In its listing documents, Red Tree Real Estate Group says there is room to expand the total footprint, perhaps by 40 rooms, and even purchase the adjoining 4.1-acre parcel just north of the mill.

A new owner could convert 2,000 SF of office and storage into a corporate meeting space to generate new income. Red Tree also says there’s a lot of work to be done in regard to branding the property.

“Management believes that opportunity exists for additional marketing within the social media and print advertising categories, beyond what is currently being done,” reads the listing package. “There is also room for more intensive cross-promotion targeted at getting the inn’s guests to frequent James at the Mill.”

For Johnson Mayor Chris Keeney, that’s music to his ears.

“It’s been there so long, I can’t see it as anything else,” Keeney said. “I hope whoever buys it runs it the way it is.”

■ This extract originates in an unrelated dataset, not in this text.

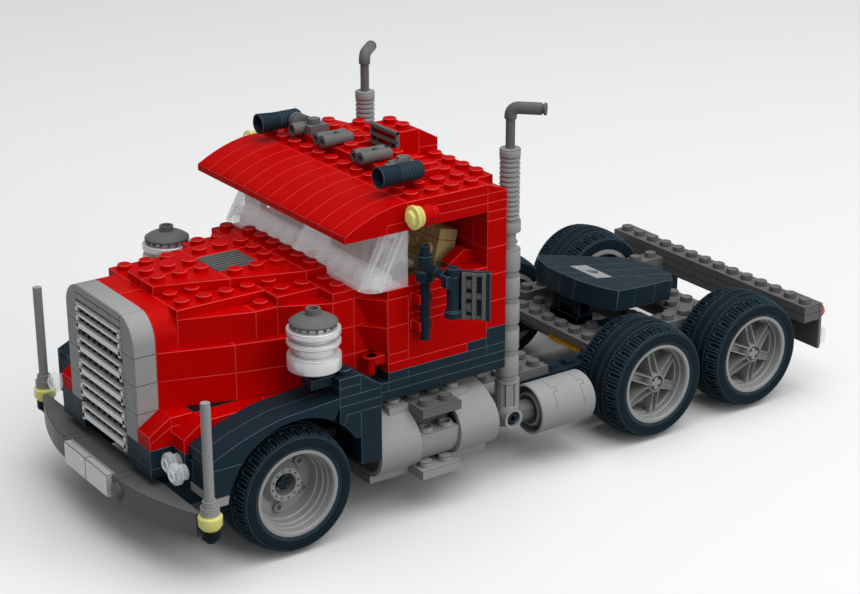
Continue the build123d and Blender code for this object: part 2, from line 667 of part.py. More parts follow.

Clinton Bennett, a broker with CBRE in Fayetteville, has the listing for the 4.1-acre tract adjoining the mill on the north. He said there are no firm plans in place as of yet. But he said he’d like to attract an investor who wants to build office space there.

Interest from clients in the 10,000- to 20,000-SF range is strong, Bennett said, and the property is large enough to accommodate multiple buildings.

“We’ve had a few conversations with people,” Bennett said.

Evaluating Exit 69, Bennett said he’s not so sure the recent interest has a whole lot to do with Johnson.

“This is I-49 play just as much as it is Johnson play,” Bennett said.

Meanwhile, across the street from the mill sits the Maverick Commercial Park. The listing is controlled by Jessica Dearnley, a principal broker with Flake & Kelley.

In April, Jim Phillips, head of the Springdale Liquor Association, bought Lot 9 for $475,000. And according to records from the state Alcoholic Beverage Control Board, a liquor store is supposed to open there.

As the Phillips development creeps forward, Dearnley is busy marketing Maverick’s eight remaining lots.

“We’re reaching out to national retailers and trying to educate them,” Dearnley said. “I’ve been working on letters of intent.”

Even though traffic counts have risen to 70,000 vehicles per day along the Johnson leg of I-49, and even though, according to Dearnley, exit 69 is within 7 miles of more than 60,000 households with an average household income of over $61,000, those numbers might not be enough to convince investors to come to what, in comparison to places like Dallas and Kansas City, remains a small market.

“That’s our biggest challenge, to convince them to locate here,” Dearnley said.